Por suerte, en las cuadras me esperaba el animal ideal con el que poder aprender: Sombra, una yegua ya mayor y completamente mansa. Con ella, aprender a montar fue un paseo. Gracias a ella, todos mis miedos desaparecieron y empecé a disfrutar de algo que para cualquier noble era el pan de cada día. Empecé rodeando el castillo, o cabalgando por el jardín interior. Pero, con el tiempo, cada vez tenía más ganas de explorar y ella acababa agotada. Así que, empecé a montar los caballos de Mihael para excursiones más extensas mientras que seguía ejercitando a Sombra en los jardines.
 

Los días pasaban y la vida en el castillo seguía avanzando. Y, antes de darme cuenta ya había pasado varios años viviendo en mi nuevo hogar y llevaba un tiempo consultando con la costurera que me hacía siempre los vestidos, los detalles para la confección de un vestido de novia.

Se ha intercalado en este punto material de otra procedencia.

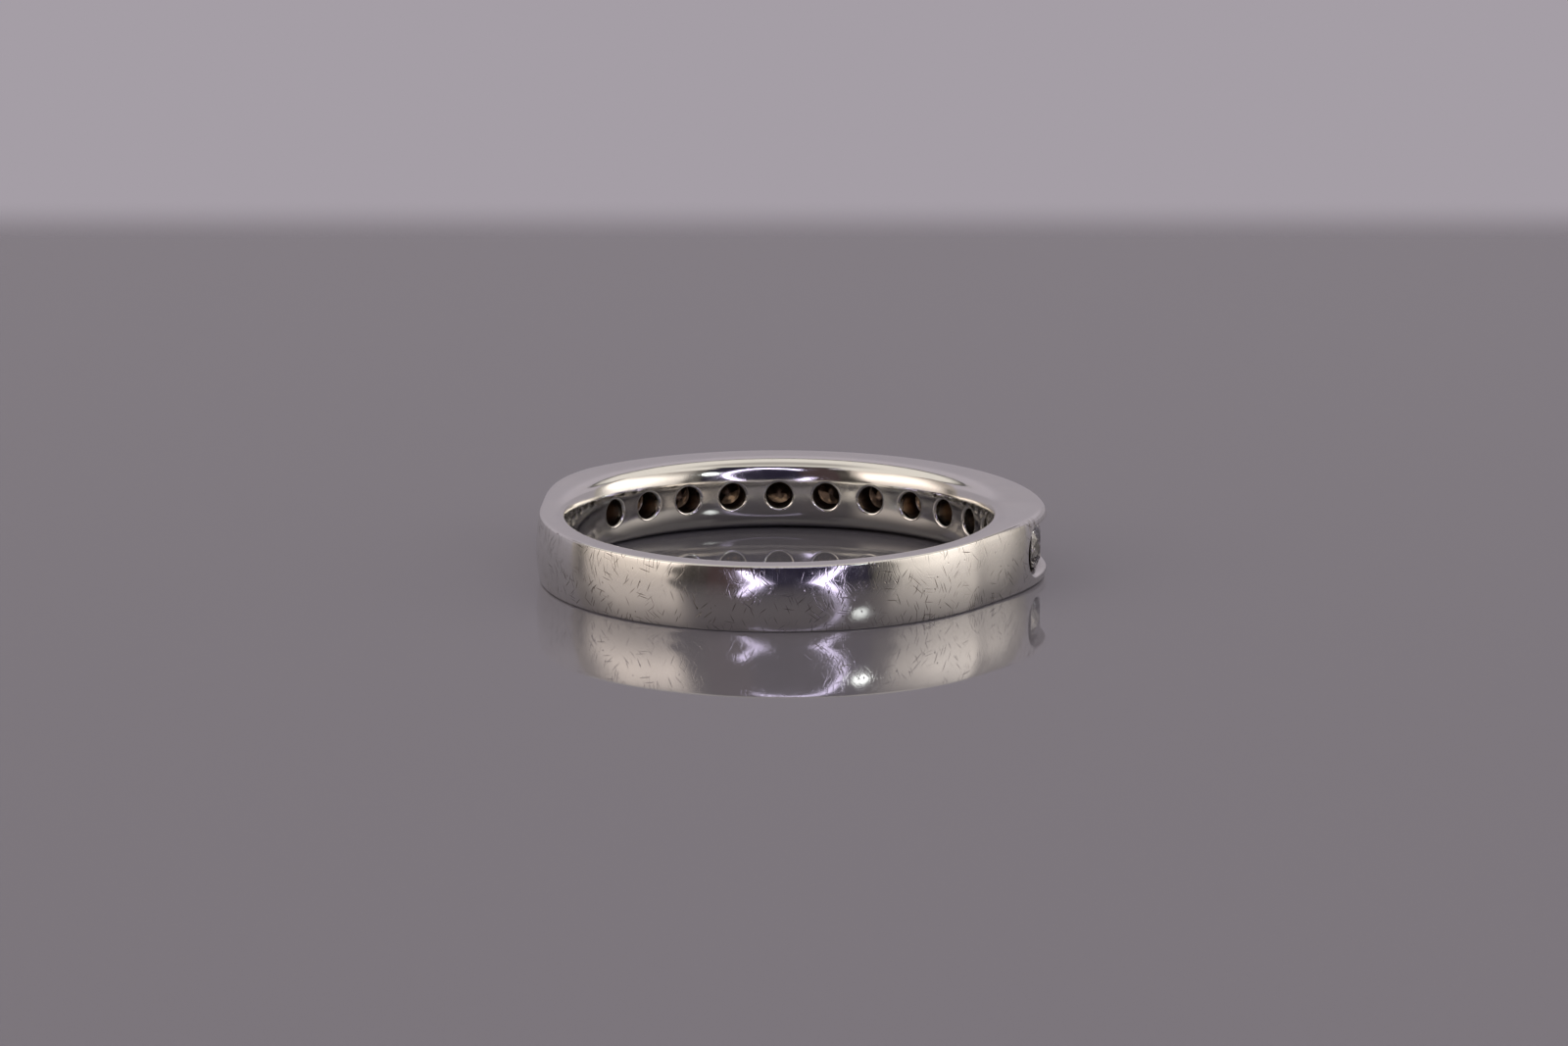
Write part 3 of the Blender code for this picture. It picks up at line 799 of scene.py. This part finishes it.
def brilliant_mesh():
    """A round brilliant with a round, faintly scalloped girdle, its axis on local Z.

    It is cut out of a cylinder with one plane a facet, as on a wheel: the table, eight kites, eight
    stars and sixteen upper halves above the girdle, and eight mains and sixteen lower halves below.
    Heights are measured from the girdle's lower edge. The work is done in millimetres.
    """
    radius, table = STONE_RADIUS / MM, TABLE_DIAMETER / 2 / MM
    girdle, top, depth = GIRDLE_HEIGHT / MM, (GIRDLE_HEIGHT + CROWN_HEIGHT) / MM, PAVILION_DEPTH / MM
    star, lower = radius * STAR_REACH, radius * LOWER_HALF_REACH
    half_step = math.pi / MAINS

    def rim(distance, turn, height):
        return Vector((distance * math.cos(turn), distance * math.sin(turn), height))

    bm = bmesh.new()
    bmesh.ops.create_cone(
        bm, cap_ends=True, segments=GIRDLE_SIDES, radius1=radius, radius2=radius, depth=top + depth
    )
    bmesh.ops.translate(bm, verts=bm.verts, vec=(0, 0, (top - depth) / 2))
    star_height = girdle + (radius - star * math.cos(half_step)) * math.tan(CROWN_ANGLE)
    lower_height = (lower * math.cos(half_step) - radius) * math.tan(PAVILION_ANGLE)
    facets = []
    for index in range(MAINS):
        corner = 2 * half_step * index
        between = corner + half_step
        past = corner + 2 * half_step
        star_tip = rim(star, between, star_height)
        lower_tip = rim(lower, between, lower_height)
        culet = Vector((0, 0, -depth))
        before_star = rim(star, between - 2 * half_step, star_height)
        before_lower = rim(lower, between - 2 * half_step, lower_height)
        facets.append((rim(table, corner, top), star_tip, before_star))
        facets.append((rim(table, corner, top), rim(table, past, top), star_tip))
        facets.append((culet, lower_tip, before_lower))
        for end in (corner, past):
            facets.append((star_tip, rim(radius, end, girdle), rim(radius, between, girdle)))
            facets.append((lower_tip, rim(radius, end, 0), rim(radius, between, 0)))
    inside = Vector((0, 0, girdle / 2))
    for first, second, third in facets:
        normal = (second - first).cross(third - first).normalized()
        if normal.dot(first - inside) < 0:
            normal.negate()
        cut_away(bm, first, normal)
    bmesh.ops.remove_doubles(bm, verts=bm.verts, dist=CORNER_DISTANCE)
    bmesh.ops.scale(bm, vec=(MM, MM, MM), verts=bm.verts)
    bmesh.ops.recalc_face_normals(bm, faces=bm.faces)
    mesh = bpy.data.meshes.new("brilliant")
    bm.to_mesh(mesh)
    bm.free()
    ups = np.array([polygon.normal.z for polygon in mesh.polygons])
    hold_values(mesh, "girdle", "FACE", np.abs(ups) < GIRDLE_LEAN)
    hold_values(mesh, "pavilion", "FACE", ups < -GIRDLE_LEAN)
    return mesh


class Graph:
    """Adds shader nodes to a tree. An input's value is a constant or another node's output."""

    def __init__(self, tree):
        self.tree = tree

    def add(self, kind, inputs=None, **settings):
        node = self.tree.nodes.new(kind)
        for name, value in settings.items():
            setattr(node, name, value)
        self.feed(node, inputs or {})
        return node

    def feed(self, node, inputs):
        for name, value in inputs.items():
            if isinstance(value, bpy.types.NodeSocket):
                self.tree.links.new(value, node.inputs[name])
            else:
                node.inputs[name].default_value = value

    def math(self, operation, *values):
        return self.add("ShaderNodeMath", dict(enumerate(values)), operation=operation).outputs[0]

    def value(self, attribute):
        """A value that the mesh holds under a name, as hold_values gave it."""
        return self.add("ShaderNodeAttribute", attribute_name=attribute).outputs["Fac"]

    def ramp(self, value, start, end, low=0.0, high=1.0):
        """Maps start..end to low..high smoothly and holds it beyond."""
        inputs = {"Value": value, "From Min": start, "From Max": end, "To Min": low, "To Max": high}
        return self.add("ShaderNodeMapRange", inputs, interpolation_type="SMOOTHSTEP").outputs[0]

    def noise(self, vector, scale, detail):
        inputs = {"Vector": vector, "Scale": scale, "Detail": detail}
        return self.add("ShaderNodeTexNoise", inputs).outputs["Fac"]

    def cloud(self, vector, scale, detail, start, end, low, high):
        return self.ramp(self.noise(vector, scale, detail), start, end, low, high)

    def mix(self, share, first, second):
        """Blends two colours. Its sockets go by number, because the float ones have the same names."""
        inputs = {0: share, 6: first, 7: second}
        return self.add("ShaderNodeMix", inputs, data_type="RGBA").outputs[2]


def new_material(name):
    material = bpy.data.materials.new(name)
    material.use_nodes = True
    shader = material.node_tree.nodes["Principled BSDF"]
    return material, Graph(material.node_tree), shader


def face_coordinates(graph):
    """Millimetres along the ring and across the band, from the place of a point on the metal."""
    place = graph.add("ShaderNodeTexCoord").outputs["Object"]
    axes = graph.add("ShaderNodeSeparateXYZ", {"Vector": place}).outputs
    y = graph.math("SUBTRACT", axes["Y"], BORE_CENTRE_Y)
    turn = graph.math("ARCTAN2", axes["X"], y)
    square = graph.math("MULTIPLY", y, y)
    radius = graph.math("SQRT", graph.math("MULTIPLY_ADD", axes["X"], axes["X"], square))
    along = graph.math("MULTIPLY", turn, (BORE_RADIUS + SHANK_THICKNESS) / MM)
    over = graph.math("DIVIDE", graph.math("ADD", axes["Z"], radius), MM)
    return graph.add("ShaderNodeCombineXYZ", {"X": along, "Y": over}).outputs[0]


def scratch_layer(graph, vector, turn, length, width, share):
    """Straight hairlines with tapered ends, one in each long cell that is kept."""
    scale = (length * SCRATCH_ROOM, width * SCRATCH_ROOM, 1)
    inputs = {"Vector": vector, "Rotation": (0, 0, math.radians(turn)), "Scale": scale}
    cell = graph.add("ShaderNodeMapping", inputs, vector_type="TEXTURE").outputs[0]
    cells = {"Vector": cell, "Scale": 1.0}
    voronoi = graph.add("ShaderNodeTexVoronoi", cells, voronoi_dimensions="2D").outputs
    chance = graph.add("ShaderNodeSeparateColor", {"Color": voronoi["Color"]}).outputs
    mark = graph.ramp(voronoi["Distance"], SCRATCH_EDGE, SCRATCH_CORE)
    kept = graph.math("LESS_THAN", chance["Red"], share)
    strength = graph.math("MULTIPLY_ADD", chance["Green"], 1 - FAINTEST_SCRATCH, FAINTEST_SCRATCH)
    return graph.math("MULTIPLY", mark, graph.math("MULTIPLY", kept, strength))


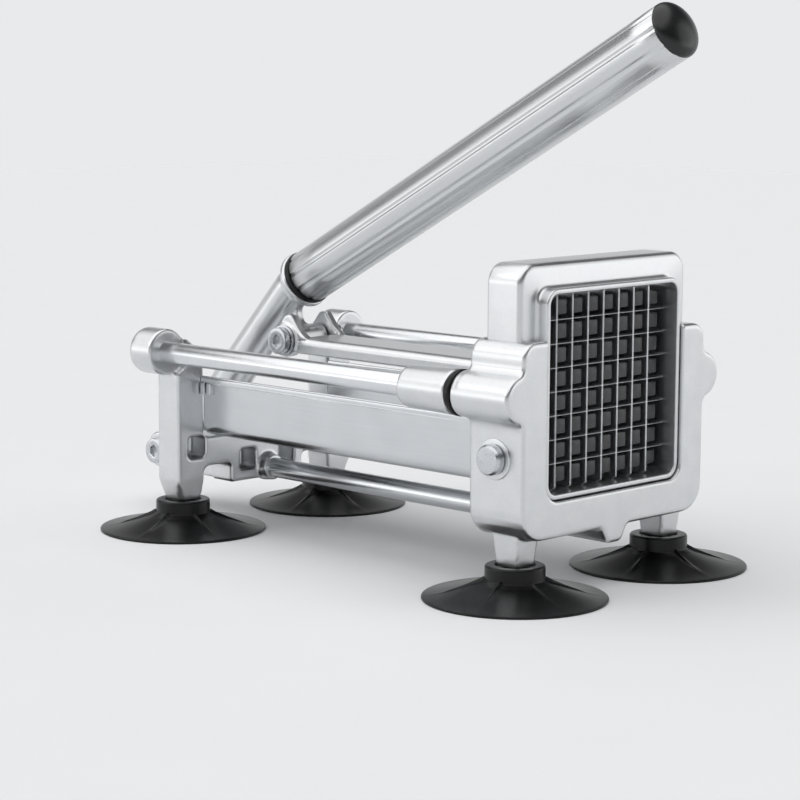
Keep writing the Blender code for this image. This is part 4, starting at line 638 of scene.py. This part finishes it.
def pusher_block():
    """Sixty-four fingers on a plate. A finger is a rounded square carried along, with its tip
    drawn in; all the fingers are one array of points, shifted by the cells' places. Points past
    a circle round each corner of the grid are pulled back to it, as the corner fingers are cut."""
    # Depth, half width and corner radius of each row of a finger, from its tip to the plate
    tip = ((1.8, 2.8, 0.5), (1.95, 3.05, 0.6), (5.6, 4.05, 0.8), (6.4, 4.1, 0.8))
    depth, half, corner = np.array((*tip, (21.5, 4.15, 0.8))).T
    curve = 0.4
    square = rectangle(-1, 1, -1, 1, curve, 4)
    unit_corner = np.sign(square)
    shape = (square - unit_corner * (1 - curve)) / curve
    centre = unit_corner * (half - corner)[:, None, None]
    ring = centre + shape * corner[:, None, None]
    deep = np.broadcast_to(depth[:, None], ring.shape[:2])
    finger = np.stack((ring[..., 0], deep, ring[..., 1]), axis=-1)
    cells = np.meshgrid(CELL_PLACES, (0.0,), CELL_PLACES, indexing="ij")
    points = finger[None] + np.stack(cells, axis=-1).reshape(-1, 1, 1, 3)
    middle, radius = 32.5, 6.6
    over = np.abs(points[..., (0, 2)]) - middle
    reach = np.linalg.norm(over, axis=-1)
    outside = (over.min(axis=-1) > 0) & (reach > radius)
    over *= np.where(outside, radius / reach, 1.0)[..., None]
    points[..., (0, 2)] = np.sign(points[..., (0, 2)]) * (middle + over)
    each = sheet_faces(*finger.shape[:2])
    count = finger.shape[0] * finger.shape[1]
    faces = [[index + k * count for index in face] for k in range(CELLS**2) for face in each]
    obj = make("pusher_fingers", points, faces, sharp=40)
    fit(obj, "carriage", MOULDED_NYLON, "black_plastic", "pusher_block")
    half = 39.4
    outline = rectangle(-half, half, -half, half, radius=4.6)
    plate = slab("pusher_plate", outline, "XZ", 20.8, 27.0, edge=0.5)
    fit(plate, "carriage", MOULDED_NYLON, "black_plastic")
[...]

No era para mí, eh. Yo aún era muy joven para casarme y tampoco es que tuviera ningún pretendiente.

La que se iba a casar era Soare y yo simplemente iba a regalarle su vestido de bodas. Era lo mínimo que podía hacer por alguien tan importante en mi vida y que me había ayudado tanto desde el día en que puse un pie sobre suelo Blaire.

En cuanto se anunció la inminente boda, el castillo volvió a inundarse del mismo ajetreo que vivimos durante la preparación de mi puesta de largo. No era ni de lejos una ceremonia que llamara tanto la atención como la mía, pero la felicidad que flotaba por el castillo era prácticamente igual.

Una boda entre el servicio siempre era motivo de alegría para todo el castillo. Significaba que Soare tenía la intención de mantener el linaje de la familia que había servido incansablemente a los Blaire desde que estos empezaron a vivir en aquel castillo. Según la tradición, cuando los niños empezaban a trabajar, se les daba la opción de elegir si querían vivir sirviendo a los Blaire o si, por el contrario, preferían emanciparse de la familia y vivir una vida diferente. Como te puedes imaginar, siendo tan jóvenes, la gran mayoría decidía quedarse con su familia y el mundo que conocían para así dedicarse a servir a sus eternos amos.

Soare había conocido a un peletero ambulante que venía al pueblo todos los inviernos. Ella siempre se ofrecía entusiasmada para bajar a comprar las telas que usaríamos para luchar contra el frío a pesar de que el resto del año prefería hacer cualquier cosa que la mantuviera trabajando dentro del castillo. Ileana y yo fuimos las primeras a las que nos habló de la existencia de aquel muchacho y nos hizo jurar que mantendríamos el secreto hasta que reuniera el valor de contárselo a su madre. Y no fue hasta que la relación empezó a ser más seria que decidió contárselo finalmente a Anca. En cuanto su madre se enteró, no tardó mucho en prepararlo todo para conocer al chico y para la boda.

Me sorprendió mucho cuando me enteré de que el chico, tras conocer a Anca y a Mihael, había accedido a dejar su trabajo para quedarse en el castillo con su futura esposa. Pero, en cuanto vimos junta a aquella parejita, pude ver lo enamorados que estaban. Y él se veía más que dispuesto a darlo todo por ella. Que bonitas son las promesas de amor cuando las cosas van bien...

Pero claro, no todo siempre puede ser alegría en la organización de una boda. Como en toda buena fiesta, tenía que haber alguien que no lo estaba disfrutando. Y esa era mi pobre Ileana.

—¡Debería darte vergüenza! —le oí un día gritar a Anca.